-- Begin GIVEN MATERIAL --
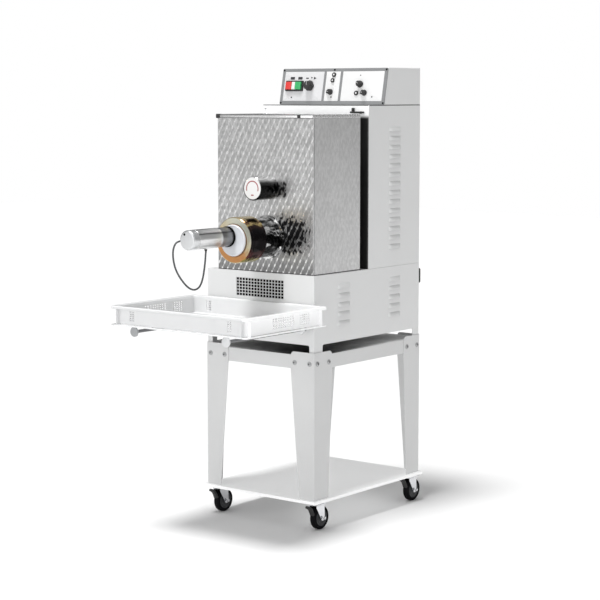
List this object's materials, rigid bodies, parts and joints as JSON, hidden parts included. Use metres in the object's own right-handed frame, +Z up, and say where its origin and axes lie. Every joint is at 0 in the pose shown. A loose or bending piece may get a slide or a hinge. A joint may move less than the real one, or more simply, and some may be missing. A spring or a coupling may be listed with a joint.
{
  "type": "dough extruder",
  "caption": "Free-standing dough mixing and extruding machine with a patterned hopper, brass die head, cutter, catch tray and castor stand.",
  "frame": {"origin": "centre of the whole object's footprint box, on the floor under the castor wheels", "axes": "+Z up, -Y the front that the operator faces, +X to the operator's right"},
  "size_m": [0.582, 1.058, 1.542],
  "materials": {
    "white_paint": "smooth semi-gloss powder coat",
    "light_grey_paint": "satin grey paint",
    "pearl_steel": "engine-turned stainless sheet with overlapping round spots",
    "stainless": "fine turned and polished",
    "brass": "polished, turned",
    "bronze": "turned bronze",
    "aluminium": "satin anodised",
    "cast_iron": "painted casting",
    "white_plastic": "milky moulded plastic",
    "black_plastic": "moulded",
    "red_plastic": "moulded",
    "green_plastic": "moulded",
    "zinc": "bright zinc plate",
    "tyre": "black rubber with a grey hub",
    "lead": "grey jacket"
  },
  "bodies": {
    "machine": {"bottom_shelf": "white_paint", "leg_front_left": "white_paint", "leg_front_right": "white_paint", "leg_rear_left": "white_paint", "leg_rear_right": "white_paint", "beam_front": "white_paint", "beam_rear": "white_paint", "beam_left": "white_paint", "beam_right": "white_paint", "stand_top": "light_grey_paint", "base_housing": "white_paint", "column_housing": "white_paint", "rear_cover": "white_paint", "rear_terminal_box": "black_plastic", "front_grille": "white_paint", "blower_scroll": "light_grey_paint", "console_housing": "white_paint", "console_fascia": "light_grey_paint", "switch_frame": "black_plastic", "hopper_housing": "pearl_steel", "mixing_bowl": "stainless", "lid_switch": "black_plastic", "extruder_barrel": "stainless", "die": "bronze", "cutter_disc": "white_plastic", "cutter_motor": "aluminium", "cutter_motor_cap": "aluminium", "cutter_lead": "lead", "gearbox": "cast_iron", "drive_motor": "cast_iron", "tray_rod_left": "stainless", "tray_rod_right": "stainless"},
    "lid": {"lid": "stainless"},
    "tray": {"catch_tray": "white_plastic"},
    "paddle_lock": {"paddle_lock_knob": "stainless"},
    "ring_nut": {"ring_nut": "brass"},
    "auger": {"auger": "stainless", "auger_gear": "cast_iron"},
    "paddle": {"mixing_paddle": "stainless", "paddle_gear": "cast_iron"},
    "cutter": {"cutter_blade": "stainless"},
    "blower": {"blower_wheel": "aluminium"},
    "start_button": {"start_button": "green_plastic"},
    "stop_button": {"stop_button": "red_plastic"},
    "mode_selector": {"mode_selector": "black_plastic"},
    "speed_knob": {"speed_knob": "black_plastic"},
    "timer_knob": {"timer_knob": "black_plastic"},
    "blower_knob": {"blower_knob": "black_plastic"},
    "castor_front_left": {"castor_fork_front_left": "zinc"},
    "wheel_front_left": {"castor_wheel_front_left": "tyre"},
    "pedal_front_left": {"brake_pedal_front_left": "black_plastic"},
    "castor_front_right": {"castor_fork_front_right": "zinc"},
    "wheel_front_right": {"castor_wheel_front_right": "tyre"},
    "pedal_front_right": {"brake_pedal_front_right": "black_plastic"},
    "castor_rear_left": {"castor_fork_rear_left": "zinc"},
    "wheel_rear_left": {"castor_wheel_rear_left": "tyre"},
    "pedal_rear_left": {"brake_pedal_rear_left": "black_plastic"},
    "castor_rear_right": {"castor_fork_rear_right": "zinc"},
    "wheel_rear_right": {"castor_wheel_rear_right": "tyre"},
    "pedal_rear_right": {"brake_pedal_rear_right": "black_plastic"}
  },
  "joints": [
    {"name": "lid_hinge", "type": "hinge", "parent": "machine", "child": "lid", "pos_m": [0, 0.1565, 1.372], "axis": [-1, 0, 0], "range_deg": [0, 100]},
    {"name": "tray_slide", "type": "slide", "parent": "machine", "child": "tray", "axis": [0, -1, 0], "range_m": [0, 0.25]},
    {"name": "paddle_lock_turn", "type": "hinge", "parent": "machine", "child": "paddle_lock", "pos_m": [0.03, -0.145, 1.142], "axis": [0, -1, 0], "range_deg": [0, 270]},
    {"name": "ring_nut_turn", "type": "hinge", "parent": "machine", "child": "ring_nut", "pos_m": [0.03, -0.235, 0.977], "axis": [0, -1, 0], "range_deg": [0, 360]},
    {"name": "auger_spin", "type": "hinge", "parent": "machine", "child": "auger", "pos_m": [0.03, -0.005, 0.977], "axis": [0, -1, 0], "continuous": true},
    {"name": "paddle_spin", "type": "hinge", "parent": "machine", "child": "paddle", "pos_m": [0.03, -0.005, 1.142], "axis": [0, -1, 0], "continuous": true},
    {"name": "cutter_spin", "type": "hinge", "parent": "machine", "child": "cutter", "pos_m": [0.03, -0.277, 0.977], "axis": [0, -1, 0], "continuous": true},
    {"name": "blower_spin", "type": "hinge", "parent": "machine", "child": "blower", "pos_m": [0, -0.067, 0.8045], "axis": [1, 0, 0], "continuous": true},
    {"name": "start_press", "type": "slide", "parent": "machine", "child": "start_button", "axis": [0, 0.9813, -0.1924], "range_m": [0, 0.003], "stiffness_N_per_m": 400},
    {"name": "stop_press", "type": "slide", "parent": "machine", "child": "stop_button", "axis": [0, 0.9813, -0.1924], "range_m": [0, 0.003], "stiffness_N_per_m": 400},
    {"name": "mode_turn", "type": "hinge", "parent": "machine", "child": "mode_selector", "pos_m": [-0.0985, 0.2928, 1.47976], "axis": [0, -0.9813, 0.1924], "range_deg": [-45, 45]},
    {"name": "speed_turn", "type": "hinge", "parent": "machine", "child": "speed_knob", "pos_m": [-0.0045, 0.28866, 1.45866], "axis": [0, -0.9813, 0.1924], "range_deg": [-135, 135]},
    {"name": "timer_turn", "type": "hinge", "parent": "machine", "child": "timer_knob", "pos_m": [0.121, 0.29395, 1.48565], "axis": [0, -0.9813, 0.1924], "range_deg": [-150, 150]},
    {"name": "blower_turn", "type": "hinge", "parent": "machine", "child": "blower_knob", "pos_m": [0.1425, 0.28808, 1.45572], "axis": [0, -0.9813, 0.1924], "range_deg": [-45, 45]},
    {"name": "swivel_front_left", "type": "hinge", "parent": "machine", "child": "castor_front_left", "pos_m": [-0.212, -0.077, 0.09], "axis": [0, 0, 1], "continuous": true},
    {"name": "roll_front_left", "type": "hinge", "parent": "castor_front_left", "child": "wheel_front_left", "pos_m": [-0.212, -0.055, 0.04], "axis": [1, 0, 0], "continuous": true},
    {"name": "brake_front_left", "type": "hinge", "parent": "castor_front_left", "child": "pedal_front_left", "pos_m": [-0.212, -0.095, 0.081], "axis": [1, 0, 0], "range_deg": [0, 15]},
    {"name": "swivel_front_right", "type": "hinge", "parent": "machine", "child": "castor_front_right", "pos_m": [0.212, -0.077, 0.09], "axis": [0, 0, 1], "continuous": true},
    {"name": "roll_front_right", "type": "hinge", "parent": "castor_front_right", "child": "wheel_front_right", "pos_m": [0.212, -0.055, 0.04], "axis": [1, 0, 0], "continuous": true},
    {"name": "brake_front_right", "type": "hinge", "parent": "castor_front_right", "child": "pedal_front_right", "pos_m": [0.212, -0.095, 0.081], "axis": [1, 0, 0], "range_deg": [0, 15]},
    {"name": "swivel_rear_left", "type": "hinge", "parent": "machine", "child": "castor_rear_left", "pos_m": [-0.212, 0.467, 0.09], "axis": [0, 0, 1], "continuous": true},
    {"name": "roll_rear_left", "type": "hinge", "parent": "castor_rear_left", "child": "wheel_rear_left", "pos_m": [-0.212, 0.489, 0.04], "axis": [1, 0, 0], "continuous": true},
    {"name": "brake_rear_left", "type": "hinge", "parent": "castor_rear_left", "child": "pedal_rear_left", "pos_m": [-0.212, 0.449, 0.081], "axis": [1, 0, 0], "range_deg": [0, 15]},
    {"name": "swivel_rear_right", "type": "hinge", "parent": "machine", "child": "castor_rear_right", "pos_m": [0.212, 0.467, 0.09], "axis": [0, 0, 1], "continuous": true},
    {"name": "roll_rear_right", "type": "hinge", "parent": "castor_rear_right", "child": "wheel_rear_right", "pos_m": [0.212, 0.489, 0.04], "axis": [1, 0, 0], "continuous": true},
    {"name": "brake_rear_right", "type": "hinge", "parent": "castor_rear_right", "child": "pedal_rear_right", "pos_m": [0.212, 0.449, 0.081], "axis": [1, 0, 0], "range_deg": [0, 15]}
  ],
  "couplings": [
    {"joint": "paddle_spin", "follows": "auger_spin", "ratio": -0.48649}
  ]
}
-- End GIVEN MATERIAL --
● **REQUIRED WORK**
Copy every line that includes the string "materials" from the material above.

● **CORRECT RESULT**
List this object's materials, rigid bodies, parts and joints as JSON, hidden parts included. Use metres in the object's own right-handed frame, +Z up, and say where its origin and axes lie. Every joint is at 0 in the pose shown. A loose or bending piece may get a slide or a hinge. A joint may move less than the real one, or more simply, and some may be missing. A spring or a coupling may be listed with a joint.
  "materials": {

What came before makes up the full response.